From the beginning, senior leaders also offered visible support to the stores. For example, the grocer determined in the initial diagnostic that stores were the root cause of about half of the quality and freshness problems, but that the other half originated in upstream areas. So the retailer’s leadership announced forcefully and clearly that the initiative was a cross-functional effort and that upstream functions would support the in-store efforts.
After just one year, these store-led change efforts yielded significant improvements in the 300 stores that graduated from the grocer’s 12-week program. Individual stores saw reductions in stock loss of 20% to 50%. Overall, the retailer cut losses by about 30%, improved product freshness, and increased customer satisfaction. It also established a method for rolling out future operating changes.
Using a single store to pilot a particular solution is an effective way to test and refine the solution and demonstrate its value. For example, some grocers use rapid prototyping via “hothouses” or “the transparent store” to test and refine E2E optimization. This involves monitoring multiple variables, including sales, availability, hours, and product movement. Prototyping and mini-testing new processes in-store with clients and cross-functional teams can create a fast feedback loop that the grocer can use to fine-tune and quickly adapt the solution before undertaking broader testing.
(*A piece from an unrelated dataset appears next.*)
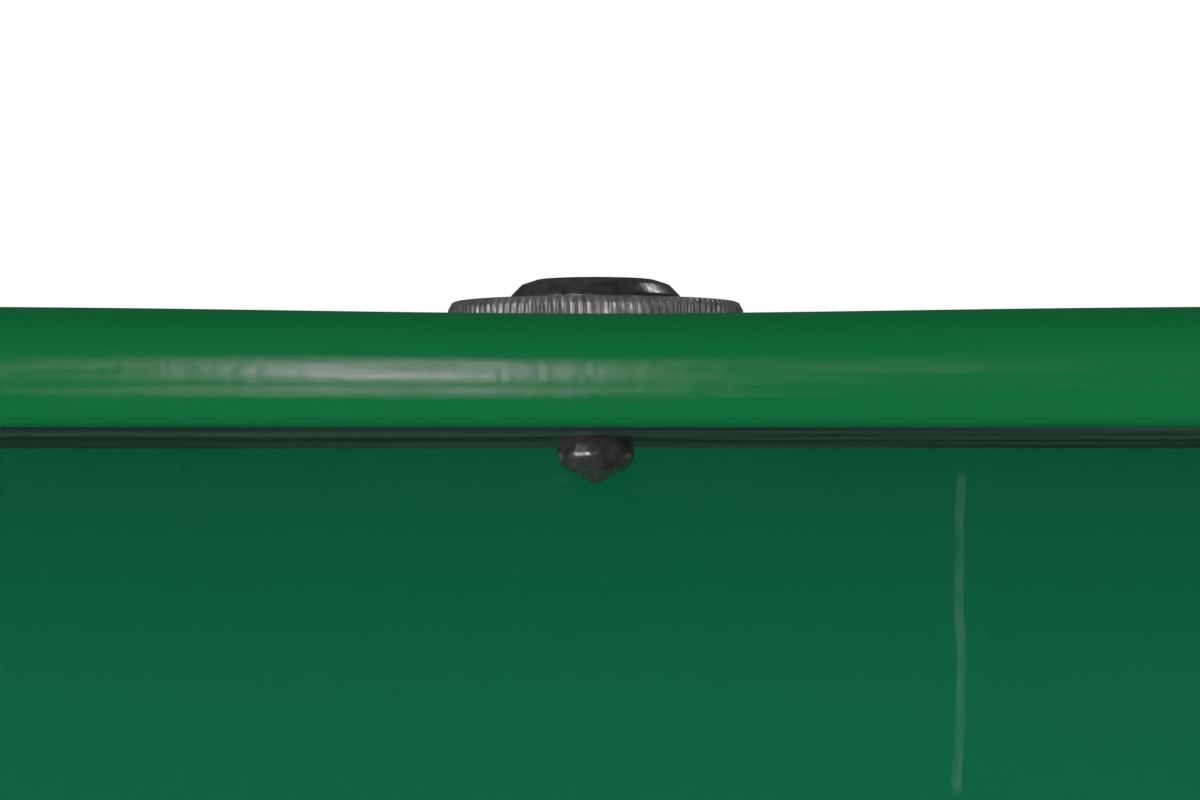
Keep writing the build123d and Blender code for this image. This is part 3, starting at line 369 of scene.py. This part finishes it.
# ---------------------------------------------------------------------------------------------
# Pedestal fasteners. Hex bolts and flange nuts of galvanised steel, which clamp the cabinet's
# floor to the column's cap plate.
def galvanised_steel():
    """Zinc in dull spangles, with white bloom here and there."""
    zinc = finish("zinc_coat", (0.42, 0.4242, 0.4284), 0.42, 1.0)
    cells = step(zinc, "TexVoronoi", {"Vector": places(zinc), "Scale": 90.0}).outputs["Color"]
    patch = step(zinc, "SeparateColor", {0: cells}).outputs[0]
    lay_colour(zinc, between(zinc, patch, 0.0, 1.0, 0.0, 0.55), (0.3024, 0.3108, 0.3234))
    lay_colour(zinc, between(zinc, clouds(zinc, 14.0, 4.0), 0.55, 0.78, 0.0, 0.5), (0.55, 0.55, 0.54))
    feed(zinc, between(zinc, patch, 0.0, 1.0, 0.32, 0.55), "Roughness")
    soften_edges(zinc, 0.0005)
    return zinc


zinc_coat = galvanised_steel()
for name in ("column_bolts", "column_nuts"):
    paint_node(name, zinc_coat)


# ---------------------------------------------------------------------------------------------
# Inner sheet metal. The cabinet's floor pan, angles, shelf and brackets, the door's wings and
# window retainer, and the housings behind the front: galvanised sheet, cut, folded and bare.
for name in ("cabinet_floor", "roof_angles", "sill_angle", "shelf", "shelf_brackets", "hinge_brackets",
             "window_retainer", "door_wings", "drawer_housing", "mech_chassis", "coin_chute",
             "rivet_spacers", "return_cup"):
    paint_node(name, zinc_coat)


# ---------------------------------------------------------------------------------------------
# Cabinet shell. Folded steel sheet, riveted and screwed together, in glossy green enamel. It is
# a little uneven, with specks of dust in the coat and chips along the folds.
enamel_green = (0.0042, 0.132, 0.038)


def green_enamel(name, peel=0.000012, colour=enamel_green):
    """Baked green enamel with a little orange peel, that deep in metres."""
    enamel = finish(name, colour, 0.13)
    enamel.node_tree.nodes["Principled BSDF"].inputs["Specular IOR Level"].default_value = 0.34
    darker = tuple(value * 0.9 for value in colour)
    lay_colour(enamel, between(enamel, clouds(enamel, 3.5), 0.4, 0.75, 0.0, 0.8), darker)
    soften_edges(enamel, 0.0012)
    lay_relief(enamel, clouds(enamel, 420.0, 2.0), peel)
    lay_relief(enamel, clouds(enamel, 9.0, 1.0), 0.00012)
    feed(enamel, between(enamel, clouds(enamel, 11.0, 5.0), 0.3, 0.75, 0.09, 0.2), "Roughness")
    return enamel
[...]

Once perfected, a solution can move to several regional stores that serve as training facilities for an even wider rollout. (See Exhibit 2.) Representatives from other stores can visit these hubs, observe the changes first hand, and hear directly from their peers before implementing changes at their own stores.
Part of this training may include innovations such as advanced gamified simulation training, which differs from classroom training and traditional e-learning. (See Exhibit 3.) Grocers can tailor simulated training to their store format and value proposition, and create realistic in-store scenarios. This can help them roll out standards more consistently, measure results, and conduct appropriate follow-ups.
Making change stick for the long term depends on three additional elements:
Many grocers are planning to move beyond the narrowly defined optimization projects of the past to attempt more ambitious E2E projects for fundamental, cross-functional change. Admittedly, these projects are complex, and companies in the past have often been frustrated in their efforts to complete them successfully. But some leading companies are finding success by pursuing a customer-centric operations reset. By focusing on the customer, implementing E2E optimization, and taking steps to make change stick, these companies are successfully aligning a customer-centric strategy with day-to-day activities while upgrading productivity.